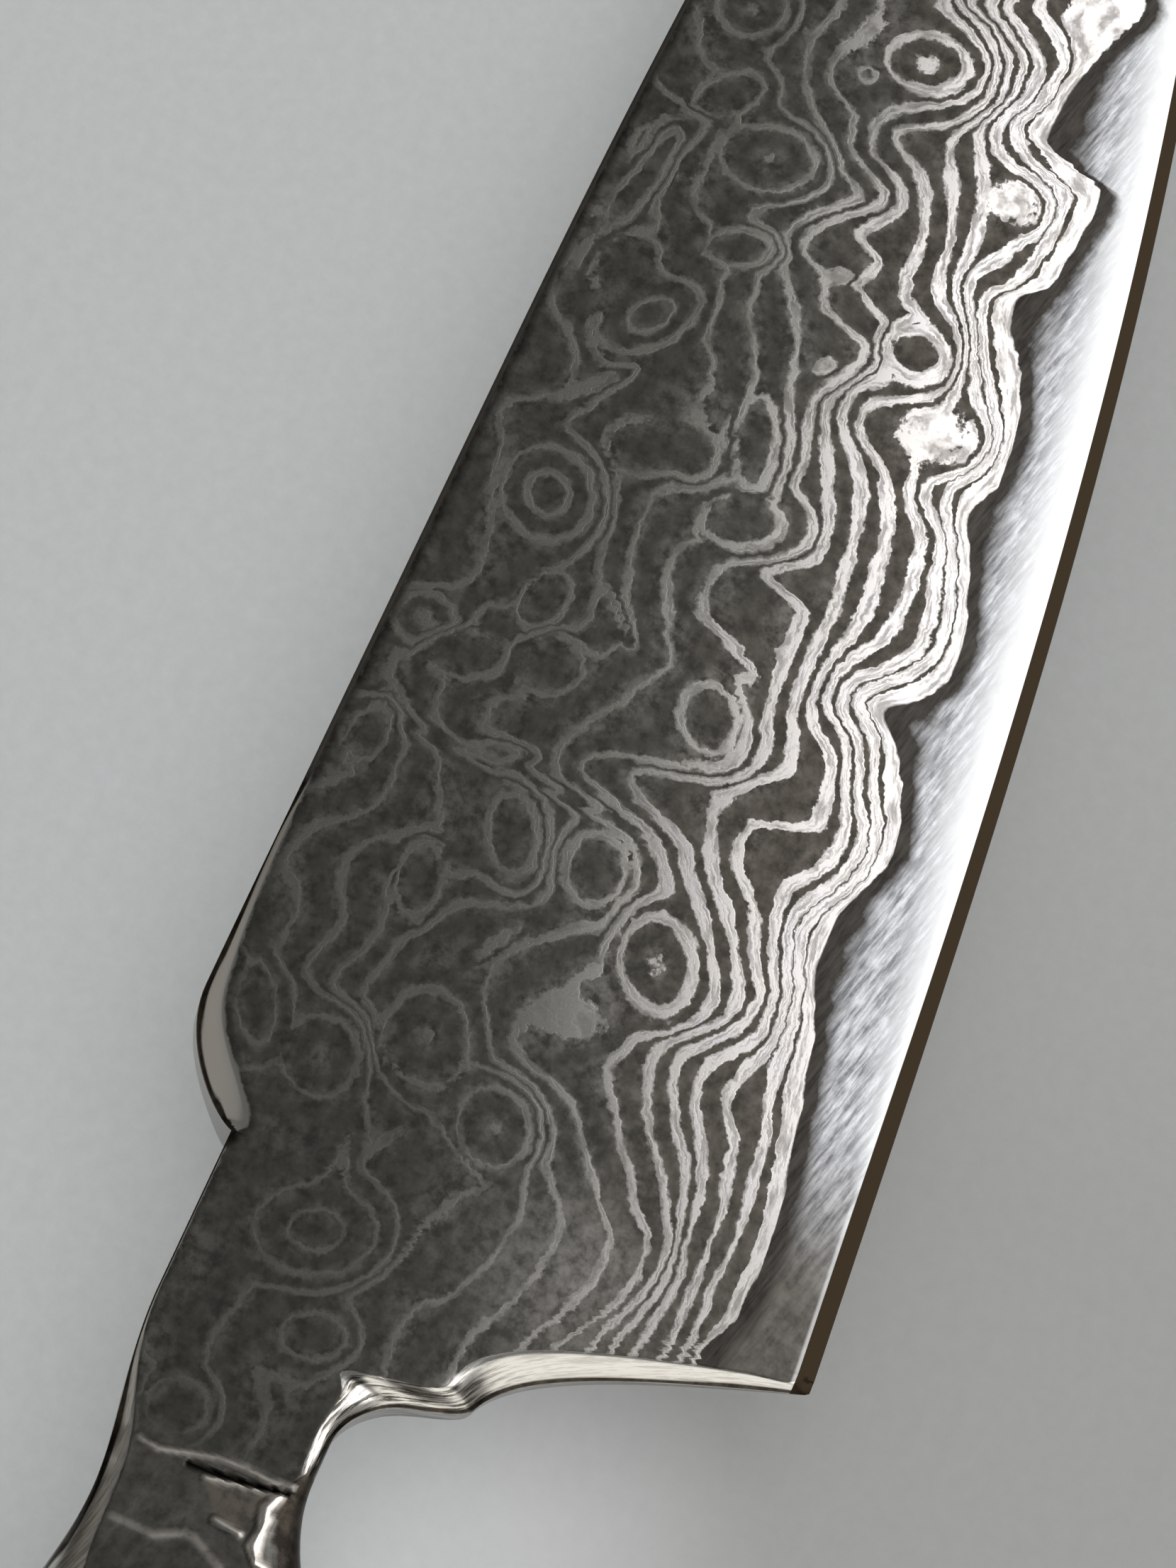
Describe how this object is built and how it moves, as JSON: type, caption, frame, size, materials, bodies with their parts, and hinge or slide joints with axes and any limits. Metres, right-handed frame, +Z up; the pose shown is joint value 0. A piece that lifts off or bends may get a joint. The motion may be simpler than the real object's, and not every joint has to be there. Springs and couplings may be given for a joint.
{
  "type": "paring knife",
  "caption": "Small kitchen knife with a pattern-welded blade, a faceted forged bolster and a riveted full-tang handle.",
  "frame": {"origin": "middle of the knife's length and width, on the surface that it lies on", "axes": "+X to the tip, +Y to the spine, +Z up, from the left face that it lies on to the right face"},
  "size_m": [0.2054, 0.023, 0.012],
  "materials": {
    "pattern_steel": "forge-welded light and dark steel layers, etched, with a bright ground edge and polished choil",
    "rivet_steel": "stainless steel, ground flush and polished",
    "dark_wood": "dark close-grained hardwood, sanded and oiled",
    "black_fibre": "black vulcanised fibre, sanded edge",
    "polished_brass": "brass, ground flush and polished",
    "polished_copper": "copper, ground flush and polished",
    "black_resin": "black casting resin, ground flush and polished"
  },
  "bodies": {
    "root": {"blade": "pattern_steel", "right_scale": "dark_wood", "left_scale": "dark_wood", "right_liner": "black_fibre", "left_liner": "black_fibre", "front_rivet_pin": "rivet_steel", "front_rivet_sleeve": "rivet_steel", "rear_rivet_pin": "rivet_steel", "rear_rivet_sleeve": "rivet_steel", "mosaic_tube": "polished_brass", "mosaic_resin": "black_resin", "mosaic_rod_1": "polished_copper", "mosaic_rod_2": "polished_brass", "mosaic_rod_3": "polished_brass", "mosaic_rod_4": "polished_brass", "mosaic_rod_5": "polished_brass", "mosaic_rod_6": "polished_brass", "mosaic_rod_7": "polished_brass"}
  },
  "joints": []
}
+ + +
> _WRITTEN REQUEST_
Can you give every line above again, exactly as written?

> _FINAL ANSWER_
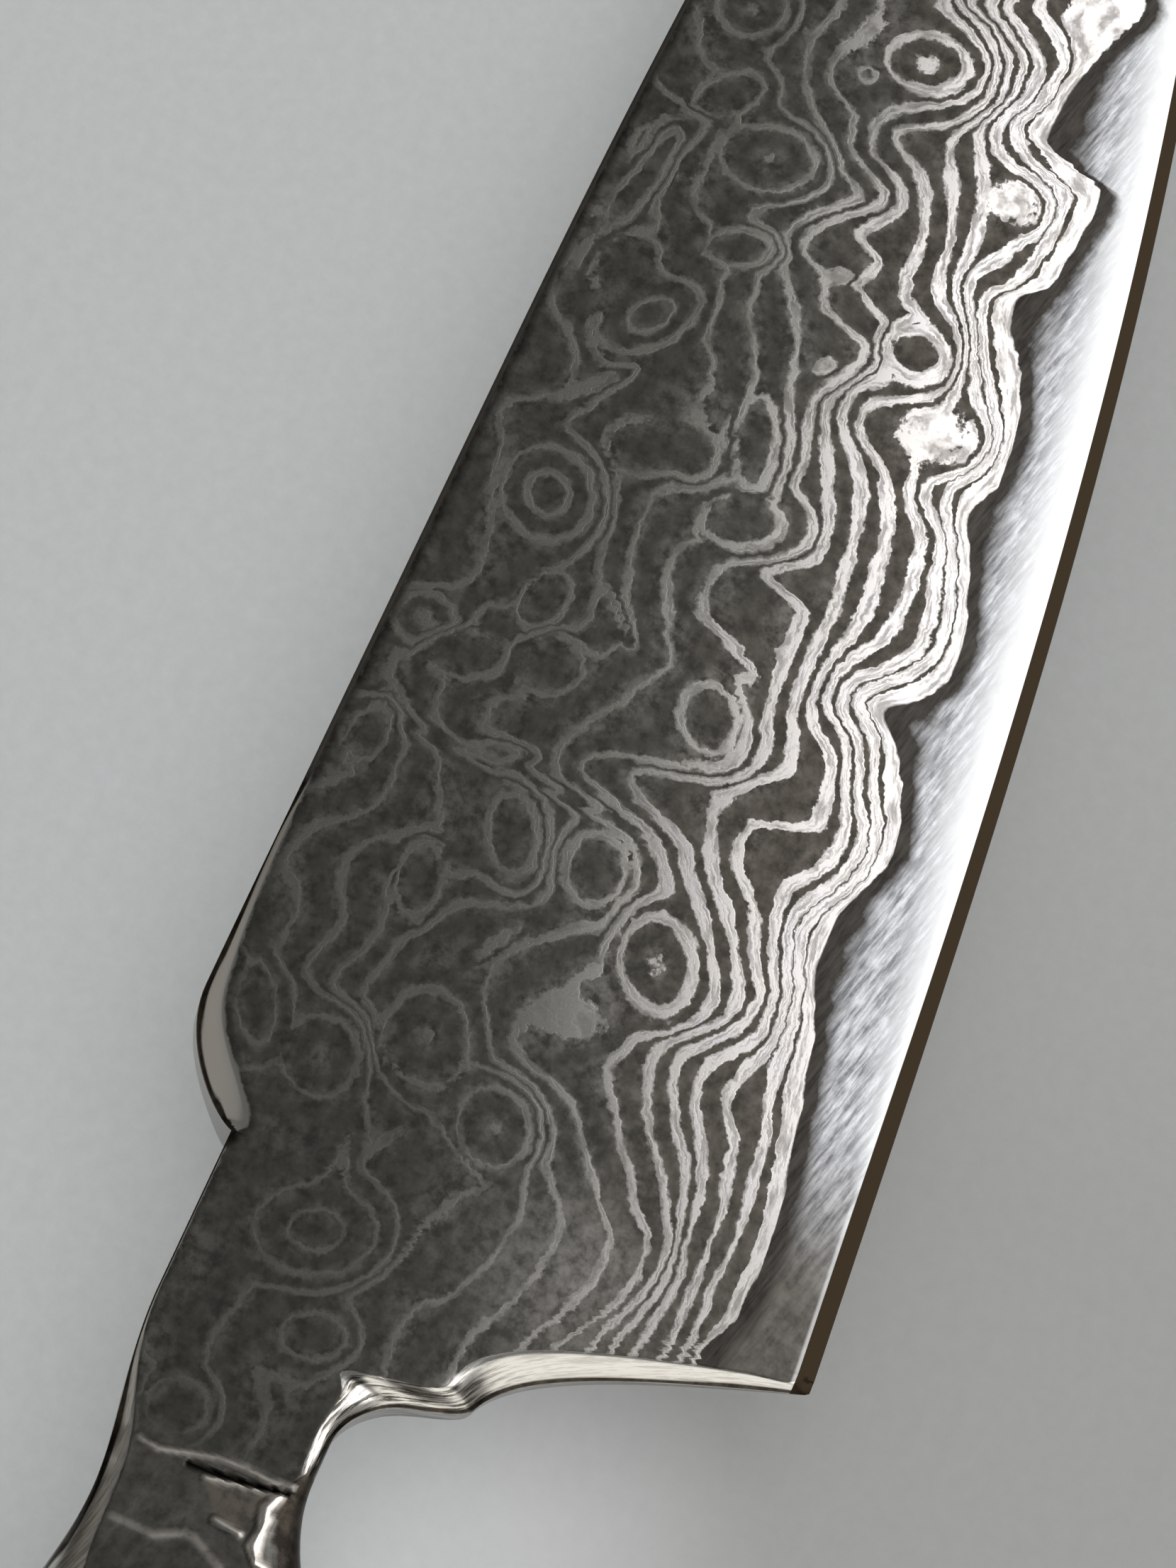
Describe how this object is built and how it moves, as JSON: type, caption, frame, size, materials, bodies with their parts, and hinge or slide joints with axes and any limits. Metres, right-handed frame, +Z up; the pose shown is joint value 0. A piece that lifts off or bends may get a joint. The motion may be simpler than the real object's, and not every joint has to be there. Springs and couplings may be given for a joint.
{
  "type": "paring knife",
  "caption": "Small kitchen knife with a pattern-welded blade, a faceted forged bolster and a riveted full-tang handle.",
  "frame": {"origin": "middle of the knife's length and width, on the surface that it lies on", "axes": "+X to the tip, +Y to the spine, +Z up, from the left face that it lies on to the right face"},
  "size_m": [0.2054, 0.023, 0.012],
  "materials": {
    "pattern_steel": "forge-welded light and dark steel layers, etched, with a bright ground edge and polished choil",
    "rivet_steel": "stainless steel, ground flush and polished",
    "dark_wood": "dark close-grained hardwood, sanded and oiled",
    "black_fibre": "black vulcanised fibre, sanded edge",
    "polished_brass": "brass, ground flush and polished",
    "polished_copper": "copper, ground flush and polished",
    "black_resin": "black casting resin, ground flush and polished"
  },
  "bodies": {
    "root": {"blade": "pattern_steel", "right_scale": "dark_wood", "left_scale": "dark_wood", "right_liner": "black_fibre", "left_liner": "black_fibre", "front_rivet_pin": "rivet_steel", "front_rivet_sleeve": "rivet_steel", "rear_rivet_pin": "rivet_steel", "rear_rivet_sleeve": "rivet_steel", "mosaic_tube": "polished_brass", "mosaic_resin": "black_resin", "mosaic_rod_1": "polished_copper", "mosaic_rod_2": "polished_brass", "mosaic_rod_3": "polished_brass", "mosaic_rod_4": "polished_brass", "mosaic_rod_5": "polished_brass", "mosaic_rod_6": "polished_brass", "mosaic_rod_7": "polished_brass"}
  },
  "joints": []
}